Continue the diagnostic on the left hand side of MIRO, where there are only two boards, UC1 and UC9, both of which connect directly to C1 (UC6 was already disconnected, above).

Processor board fault

If one of the processor boards is misbehaving, you may not be able to start demo mode or run the GUI, so some other approach may be needed. Below we list some clues you will need to help you find what's wrong.
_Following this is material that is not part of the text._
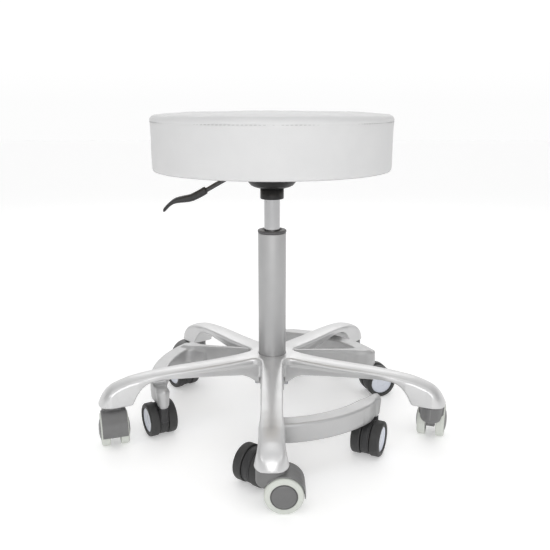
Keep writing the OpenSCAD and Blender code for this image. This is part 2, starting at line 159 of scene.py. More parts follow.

Preparation Observation Implication
Mode 0.(1) LEDs are pulsing red, green, blue in sequence and nothing else is happening.P1 cannot reach the P2 board; P1 is running fine, but P2 is either missing, failed, or misconnected.
Mode 0, unplug either blue plug from C1 board.LEDs are pulsing red, green, blue in sequence and nothing else is happening.P1 is operating correctly (we've disconnected it from P2 deliberately, just to check this).
(2) LEDs on P2 board (UC7) in head are flashing alternately red, green, red, green.P2 is running just fine.
Symptom (1) and (2) together.P1 and P2 are not connected to one another—suspect the blue cable.
LED0 on P3 board (UC13) is flashing at 1Hz.P3 is running just fine; if LED1 is lit, it is also connected to the network, which means the wifi, antenna, and network credentials are all good.
Red LED on Bluetooth board is lit.Bluetooth module is powered and should be discoverable by pressing SCAN in MIROapp.
Mode 12.LEDs are pulsing white at turn-on.P1 and P2 are both operating correctly, and can talk to each other fine.
LED0 on P3 board is flashing a "heartbeat" pattern (flicker, flicker, pause).P3 is booting—if this continues indefinitely, boot has failed, and you should listen to the Debug Port to learn more or try reflashing the SD card to Reprogram P3.
LED0 on P3 board is not flashing.The monitor daemon on P3 has crashed, been stopped, or never started—Login to MIRO or listen to the Debug Port to see what's what (logs are at /tmp/log).